Das spüre man auch im E-Commerce, sagte Nösges. "Jede positive digitale Erfahrung erhöht die Erwartungen der Nutzer." 3 von 4 Kunden würden heute personalisierte Offerten erwarten. Die meisten Firmen könnten aber gar keine solchen bieten, weil sie ihre Daten nicht richtig auswerten. "Ich bin seit 15 Jahren Migros-Kunde und habe auch eine Cumulus-Karte", sagte Nösges. "Personalisierte Angebote erhielt ich von Migros aber noch nie."
Michael Nösges, Regional Vice President Switzerland & Austria bei Salesforce (Quelle: Netzmedien)
Disruptoren setzen auf "Customer Gap"
Nösges sprach in diesem Zusammenhang von einem "Customer Gap" und von Disruptoren, die sich genau in der Lücke positionieren. Etwa Amazon, Airbnb, Zalando und Financefox. Auch Adidas sei ein gutes Beispiel. Der Konzern ermögliche den Kauf einzelner Artikel seiner Paul-Pogba-Kollektion direkt über Instagram. Also da, wo die Kunden eh schon sind - statt sie auf seine Website zu locken.
Firmen sollten alle Interaktionen mit den Kunden auf einer Plattform aggregieren, sagte Nösges. Das sei oft schwierig, da ihre Daten in Silos verteilt seien. So sei eine Durchgängigkeit für die Sales-, Marketing-, Service- und E-Commerce-Organisation innerhalb eines Unternehmens eigentlich gar nicht erreichbar.
"Empower Emma!"
Auch Martin Wüthrich, CEO des Systemintegrators Bucher + Suter, der zur Noser-Gruppe gehört, hielt ein Referat. Er sagte, dass es für Firmen oft schwierig sei, Dienstleistungen im Contact Center zu personalisieren. Dabei gebe es einen Weg, um das zu erreichen: Unternehmen sollten das Contact Center mit ihrem CRM verknüpfen.

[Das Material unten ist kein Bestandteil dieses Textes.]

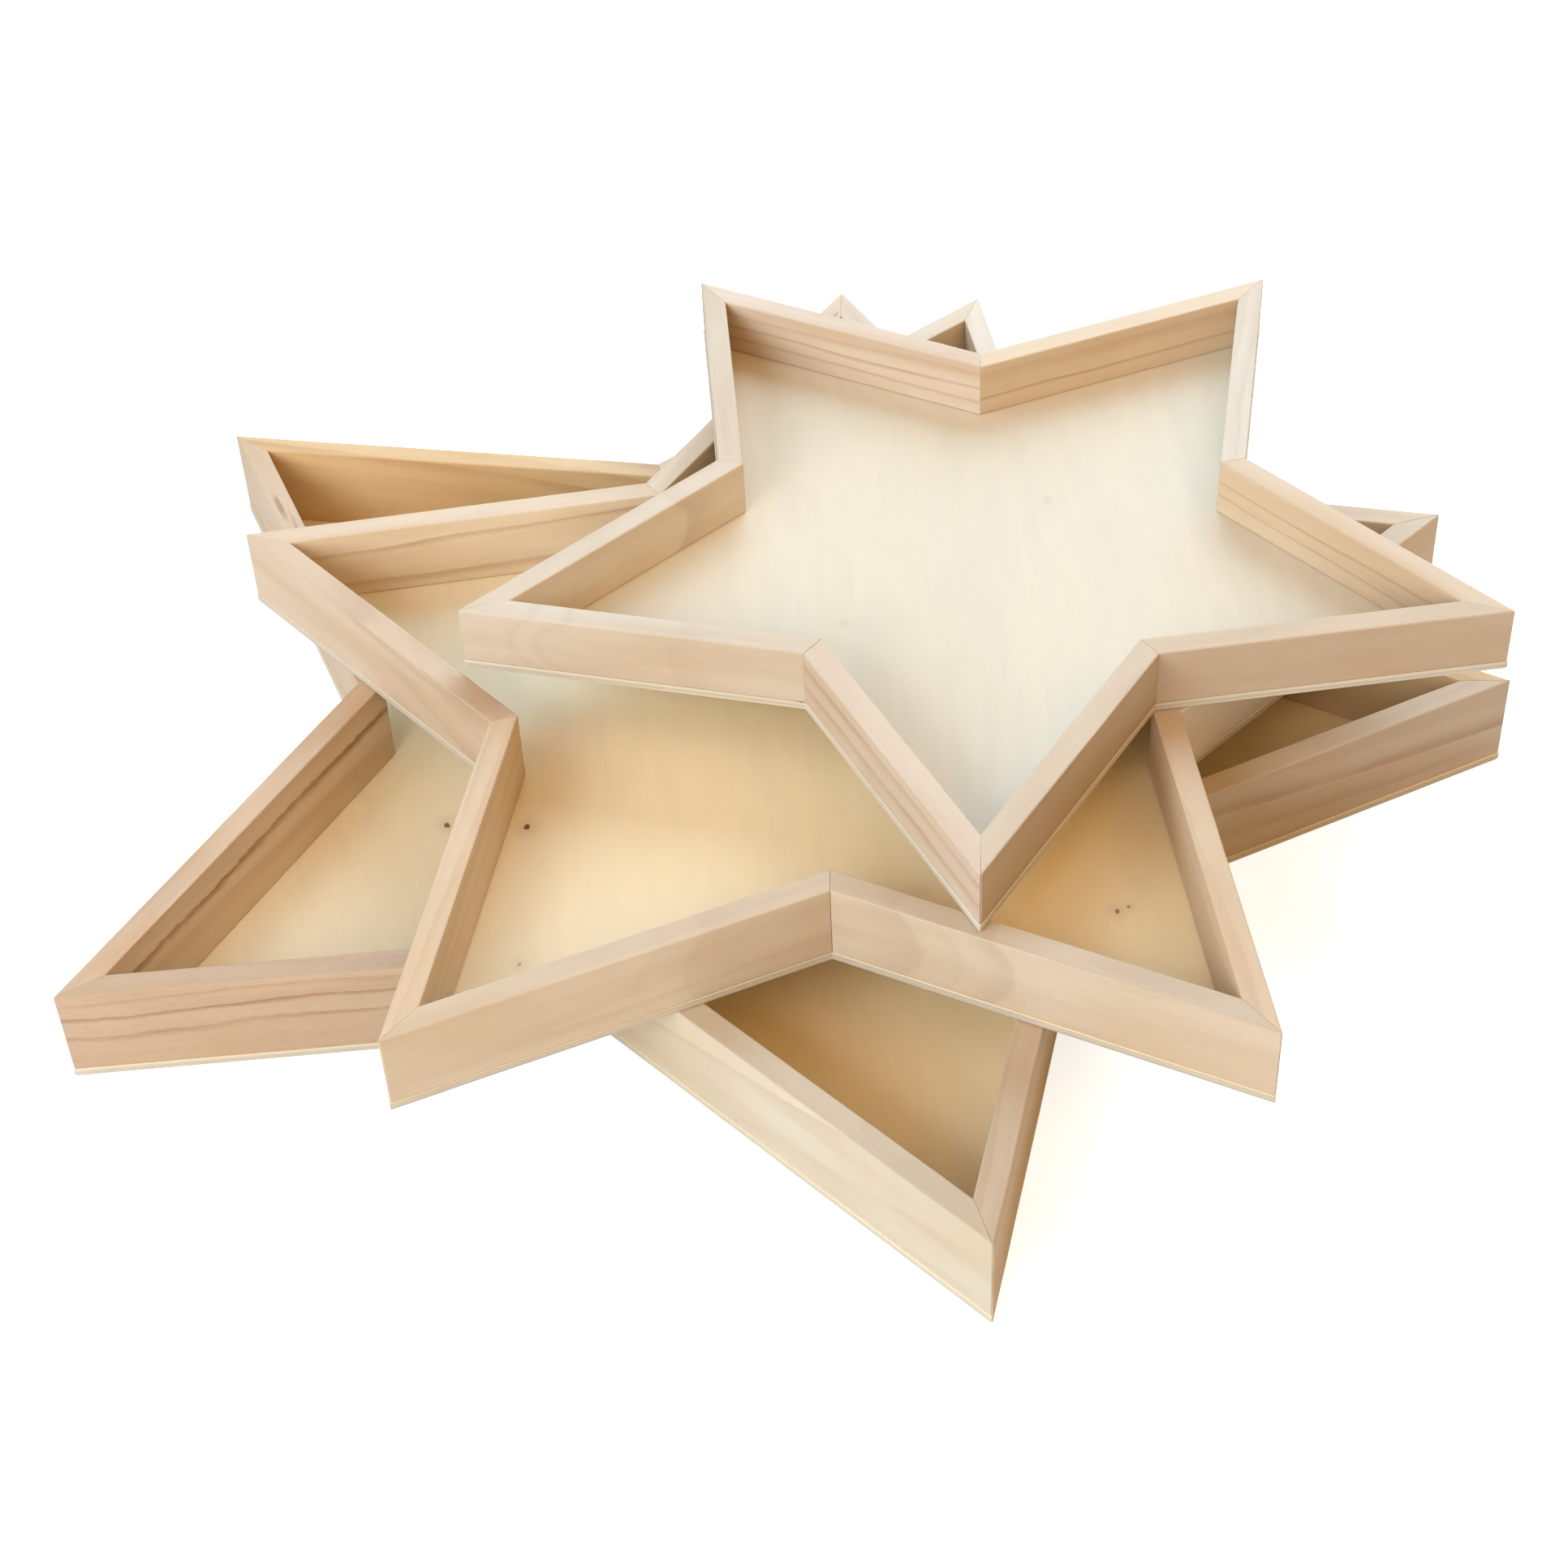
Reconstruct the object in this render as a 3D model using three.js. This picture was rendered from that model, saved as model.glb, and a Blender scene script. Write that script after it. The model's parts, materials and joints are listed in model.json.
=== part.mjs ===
// A nesting set of five-pointed star trays in plain wood, stacked in a fan.
//
// Each tray is a thin plywood base panel cut to a star, with a low wall around it.
// The wall is made of straight rails, two to each point, mitred where they meet:
// along the middle of the point at its tip, and across the corner at each notch.
// The rails stand on the panel, so the panel's edge shows all round under the wall.
// The large tray stands on the table, the medium tray rests on its rim, and the
// small tray rests on the rim of the medium one. Each can be lifted straight off.
//
// Millimetres, +Z up. The origin is the centre of the large tray's underside,
// and the large tray's first point looks along -Y.
import * as THREE from "three";

const POINTS = 5;
const NOTCH_SHARE = 0.533; // radius of the notches, as a share of the radius of the tips
const RAIL_THICKNESS = 7.5;
const PANEL_THICKNESS = 2.3;
const JOINT_GAP = 0.3; // between any two pieces that touch

// tipRadius runs from a tray's centre to its tips, firstPoint is the way its first point
// looks, in degrees from +X towards +Y, and centre is where it lies on the tray below.
const TRAYS = [
  {
    name: "large",
    tipRadius: 221,
    height: 30,
    firstPoint: -90,
    centre: [0, 0],
    railColour: 0xdcbf9a,
    panelColour: 0xe0c297,
  },
  {
    name: "medium",
    tipRadius: 188.5,
    height: 25,
    firstPoint: -71,
    centre: [19.7, -21.6],
    railColour: 0xe2c8a6,
    panelColour: 0xe6cca2,
  },
  {
    name: "small",
    tipRadius: 153.7,
    height: 20,
    firstPoint: -108.5,
    centre: [70.8, 1.2],
    railColour: 0xe6cfae,
    panelColour: 0xf0e3c6,
  },
];

const STEP = Math.PI / POINTS; // angle at the centre from a tip to the next notch

// The lengths and angles that every piece of a tray is worked out from.
function starSizes(tipRadius) {
  const notchRadius = tipRadius * NOTCH_SHARE;
  const acrossPoint = notchRadius * Math.sin(STEP);
  const alongPoint = tipRadius - notchRadius * Math.cos(STEP);
  const halfTip = Math.atan2(acrossPoint, alongPoint); // half the angle of a point
  return {
    tipRadius,
    notchRadius,
    halfTip,
    halfNotch: Math.PI - STEP - halfTip, // half the inner angle of a notch
    side: Math.hypot(acrossPoint, alongPoint), // tip to notch, along the wall's outer face
  };
}

// A prism on a closed outline of [x, y] points, from z = 0 up to its height.
function prism(outline, height) {
  const shape = new THREE.Shape(outline.map(([x, y]) => new THREE.Vector2(x, y)));
  return new THREE.ExtrudeGeometry(shape, { depth: height, bevelEnabled: false });
}

function woodPiece(name, geometry, colour) {
  const material = new THREE.MeshStandardMaterial({
    color: colour,
    roughness: 0.7,
    metalness: 0,
  });
  const piece = new THREE.Mesh(geometry, material);
  piece.name = name;
  return piece;
}

// The star outline with its first tip on +X: tips and notches in turn.
function starOutline(sizes) {
  const outline = [];
  for (let corner = 0; corner < 2 * POINTS; corner += 1) {
    const radius = corner % 2 === 0 ? sizes.tipRadius : sizes.notchRadius;
    outline.push([radius * Math.cos(corner * STEP), radius * Math.sin(corner * STEP)]);
  }
  return outline;
}

// One rail seen from above, with the tip at the origin and the outer face along +X.
// The wall's thickness is on the side of hand, and both mitred ends stop half a gap
// short of the line on which they meet the next rail.
function railOutline(sizes, hand) {
  const tipGap = JOINT_GAP / 2 / Math.sin(sizes.halfTip);
  const notchGap = JOINT_GAP / 2 / Math.sin(sizes.halfNotch);
  const tipMitre = RAIL_THICKNESS / Math.tan(sizes.halfTip);
  const notchMitre = RAIL_THICKNESS / Math.tan(sizes.halfNotch);
  return [
    [tipGap, 0],
    [sizes.side - notchGap, 0],
    [sizes.side - notchGap - notchMitre, hand * RAIL_THICKNESS],
    [tipGap + tipMitre, hand * RAIL_THICKNESS],
  ];
}

function makeRail(tray, sizes, hand, name) {
  const railHeight = tray.height - PANEL_THICKNESS - JOINT_GAP;
  const rail = woodPiece(name, prism(railOutline(sizes, hand), railHeight), tray.railColour);
  rail.position.set(sizes.tipRadius, 0, PANEL_THICKNESS + JOINT_GAP);
  rail.rotation.z = hand * (Math.PI - sizes.halfTip);
  return rail;
}

// A tray about its own centre, with its first point on +X and its underside at z = 0.
function makeTray(tray) {
  const sizes = starSizes(tray.tipRadius);
  const group = new THREE.Group();
  const panel = prism(starOutline(sizes), PANEL_THICKNESS);
  group.add(woodPiece(`${tray.name}_base_panel`, panel, tray.panelColour));
  for (let point = 0; point < POINTS; point += 1) {
    const pointGroup = new THREE.Group();
    pointGroup.rotation.z = 2 * STEP * point;
    const name = `${tray.name}_point${point + 1}`;
    pointGroup.add(makeRail(tray, sizes, 1, `${name}_left_rail`));
    pointGroup.add(makeRail(tray, sizes, -1, `${name}_right_rail`));
    group.add(pointGroup);
  }
  return group;
}

// The trays one on another, each turned and shifted as it lies on the one below.
function makeStack() {
  const stack = new THREE.Group();
  let level = 0;
  for (const tray of TRAYS) {
    const group = makeTray(tray);
    group.position.set(...tray.centre, level);
    group.rotation.z = THREE.MathUtils.degToRad(tray.firstPoint);
    stack.add(group);
    level += tray.height + JOINT_GAP;
  }
  return stack;
}

export default makeStack();
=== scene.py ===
"""Three star trays in plain wood: the looks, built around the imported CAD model.

Every panel and rail of the CAD model is rebuilt with eased edges, blunted tips and fine
mitre joints. Each rail is cut from a board of its own, with growth rings running through it.
Sizes are in millimetres until a point is handed to Blender, which works in metres.
"""

import json
import math
import random

import bmesh
import bpy
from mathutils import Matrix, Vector, noise


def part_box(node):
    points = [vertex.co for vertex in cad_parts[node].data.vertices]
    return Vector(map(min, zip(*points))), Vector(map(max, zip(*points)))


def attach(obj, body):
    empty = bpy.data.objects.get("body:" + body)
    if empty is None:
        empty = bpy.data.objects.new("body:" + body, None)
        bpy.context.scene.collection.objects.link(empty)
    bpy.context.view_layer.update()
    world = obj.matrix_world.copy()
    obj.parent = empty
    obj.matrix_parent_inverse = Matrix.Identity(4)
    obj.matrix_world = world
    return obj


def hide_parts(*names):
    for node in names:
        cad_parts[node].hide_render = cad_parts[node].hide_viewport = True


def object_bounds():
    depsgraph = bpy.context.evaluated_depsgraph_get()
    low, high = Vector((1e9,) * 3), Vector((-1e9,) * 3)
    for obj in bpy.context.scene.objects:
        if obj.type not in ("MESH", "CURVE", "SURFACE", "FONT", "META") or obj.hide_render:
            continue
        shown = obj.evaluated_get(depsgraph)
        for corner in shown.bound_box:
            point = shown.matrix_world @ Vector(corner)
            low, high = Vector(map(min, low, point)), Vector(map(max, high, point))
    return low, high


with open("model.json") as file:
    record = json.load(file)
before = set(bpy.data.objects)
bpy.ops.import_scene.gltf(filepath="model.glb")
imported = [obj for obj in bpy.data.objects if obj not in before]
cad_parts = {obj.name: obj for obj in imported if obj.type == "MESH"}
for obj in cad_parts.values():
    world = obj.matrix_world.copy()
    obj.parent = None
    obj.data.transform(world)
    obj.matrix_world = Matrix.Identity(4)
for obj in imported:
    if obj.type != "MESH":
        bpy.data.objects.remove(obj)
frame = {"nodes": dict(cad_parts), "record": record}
cad_low, cad_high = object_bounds()

MM = 0.001  # metres in a millimetre
NODES = frame["nodes"]
BODY_OF = {
    name: body
    for body, names in frame["record"]["behaviour"]["bodies"].items()
    for name in names
}
TRAYS = ("large", "medium", "small")
SIDES = ("left", "right")
POINTS = 5

# --- the rails' shape, in millimetres ---
EDGE_RADIUS = 0.5  # of the rails' long top edges
EDGE_STEPS = 5  # steps round such an edge
EDGE_MARGIN = 0.3  # a narrow flat strip beside it
LOWER_EDGE_RADIUS = 0.35  # of those at the foot
WEAR_MEAN = 0.75  # how much of its radius an edge shows, and how much that varies along it
WEAR_SWING = 0.5
WEAR_LENGTH = 9
RIPPLE = 0.04  # how far a planed face strays from flat
RIPPLE_SIZES = (25, 6, 12)  # a ripple's sizes along the rail, into it and up it
JOINT_CHAMFER = 0.06  # where a rail's faces meet its mitred ends
JOINT_GLUE = 0.03  # half the glue line between two mitred ends
CAD_HALF_GAP = 0.15  # half the CAD model's gap between two mitred ends
TIP_BLUNT = 0.8  # how far a tip is taken back along the middle of its point
FOOT_GLUE = 0.08  # glue line between a rail and its panel
SET_BACK = (0.05, 0.3)  # least and most that a rail stands back from the CAD model's outer face
LOWERED = (0.0, 0.12)  # least and most that it is lower than the CAD model's
STATION = 3.0  # spacing of a rail's cross sections
ACROSS_STEP = 1.0  # spacing of the points across a rail
UPRIGHT_STEP = 0.16  # and up it, as a share of its height
UPRIGHT_MARGIN = 0.02  # as a share of its height
END_MARGIN = 0.004  # as a share of its length
SHAPE_SEEDS = 500  # a rail's unevenness is drawn from this many places in the noise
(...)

Martin Wüthrich, CEO des Systemintegrators Bucher + Suter (Quelle: Netzmedien)
Wichtig bei einem solchen Vorhaben sei die User Experience. Sie habe in den letzten Jahren stark an Bedeutung gewonnen und sei heute wichtiger als einzelne Features. Wüthrich riet Firmen, bei solchen Projekten auch auf externe Hilfe zurückzugreifen, und den Fokus nicht auf die IT, sondern auf das Business zu legen.
Unternehmen, die mit digitalen Dienstleistungen ein "Tante-Emma-Feeling" erzeugen wollen, müssten dafür vor allem ihre Mitarbeiter befähigen und ihnen die richtigen Tools zur Verfügung stellen. "Empower Emma!", riet Wüthrich den Zuhörern im Saal.

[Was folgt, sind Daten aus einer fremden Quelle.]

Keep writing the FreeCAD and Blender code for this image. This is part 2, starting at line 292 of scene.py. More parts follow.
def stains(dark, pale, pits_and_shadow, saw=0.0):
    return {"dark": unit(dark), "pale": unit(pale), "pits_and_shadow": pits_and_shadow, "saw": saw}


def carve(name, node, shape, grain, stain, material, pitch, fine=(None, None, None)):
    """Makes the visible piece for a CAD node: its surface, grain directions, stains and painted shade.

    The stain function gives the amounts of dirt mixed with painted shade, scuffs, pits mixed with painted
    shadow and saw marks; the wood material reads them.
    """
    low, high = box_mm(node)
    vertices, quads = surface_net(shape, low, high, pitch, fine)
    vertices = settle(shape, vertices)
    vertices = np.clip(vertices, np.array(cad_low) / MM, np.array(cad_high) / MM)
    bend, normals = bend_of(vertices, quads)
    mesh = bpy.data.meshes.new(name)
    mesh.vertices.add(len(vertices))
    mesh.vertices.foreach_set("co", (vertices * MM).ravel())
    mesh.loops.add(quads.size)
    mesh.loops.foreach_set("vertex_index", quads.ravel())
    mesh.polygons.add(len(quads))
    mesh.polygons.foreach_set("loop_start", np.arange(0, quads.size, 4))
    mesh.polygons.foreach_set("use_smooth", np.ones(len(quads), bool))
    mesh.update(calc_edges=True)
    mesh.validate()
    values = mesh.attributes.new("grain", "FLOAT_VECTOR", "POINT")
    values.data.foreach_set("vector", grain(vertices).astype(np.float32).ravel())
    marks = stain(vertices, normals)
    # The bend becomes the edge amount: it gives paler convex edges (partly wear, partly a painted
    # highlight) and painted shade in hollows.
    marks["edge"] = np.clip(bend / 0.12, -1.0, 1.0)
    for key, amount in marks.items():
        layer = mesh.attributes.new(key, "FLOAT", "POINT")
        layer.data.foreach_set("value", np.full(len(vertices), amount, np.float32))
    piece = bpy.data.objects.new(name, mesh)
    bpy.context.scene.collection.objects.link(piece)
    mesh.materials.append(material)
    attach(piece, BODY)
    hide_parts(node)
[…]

App als persönlicher Reisebegleiter
Der dritte Referent war Christof Zogg, der bei den SBB als Director Digital Business arbeitet, die Firma aber Ende Jahr verlassen wird. Er zeigte auf, wie sich der "Selbstbedienungsmix" der SBB in den letzten Jahren veränderte. 2016 lag die Selbstbedienungsquote bei 82,1 Prozent, wobei 53,3 Prozent auf Ticketautomaten, 16,5 Prozent auf die Schalter, 7 Prozent auf sbb.ch und bloss 19,4 Prozent auf die SBB-App fielen. "Heute habe ich aktuelle Zahlen erhalten", sagte Zogg. "Alle digitalen Kanäle schlagen nun erstmals die Automaten - um 0,1 Prozent".
Christof Zogg, Director Digital Business bei den SBB (Quelle: Netzmedien)

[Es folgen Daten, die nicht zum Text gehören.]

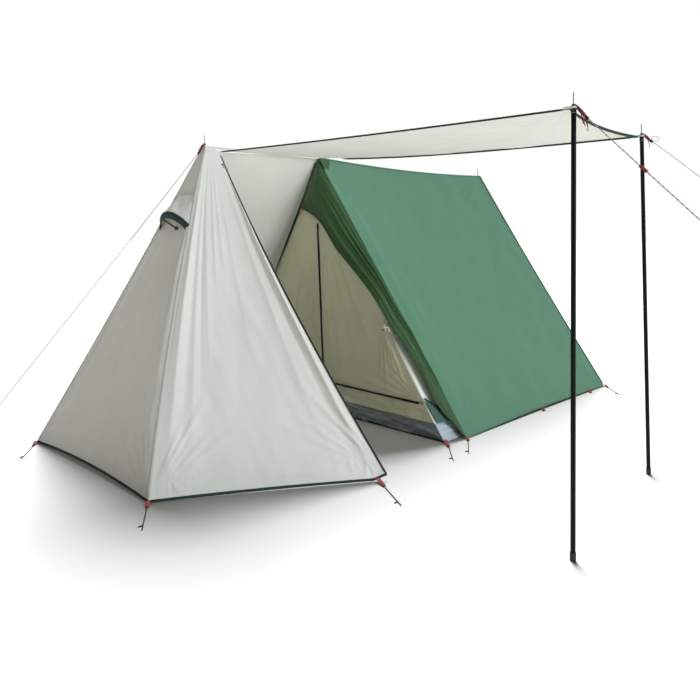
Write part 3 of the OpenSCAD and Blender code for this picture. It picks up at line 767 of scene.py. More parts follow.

Die Leistungen an den Ticketautomaten könne man fast nicht personalisieren, sagte Zogg. Die SBB verfolge darum das Ziel, ihre App zu einem persönlichen Reisebegleiter auszubauen und für alle Kunden attraktiv zu machen. Zum Beispiel mit lokalisierten Angeboten, Last-Train-Home-Benachrichtigungen und der Funktion Easyride, die in der SBB-Preview-App seit einer Woche verfügbar ist. Sie baut auf einer Technologie von Fairtiq auf, die es erlaubt, eine Reise anzutreten, ohne vorher ein Ticket zu lösen.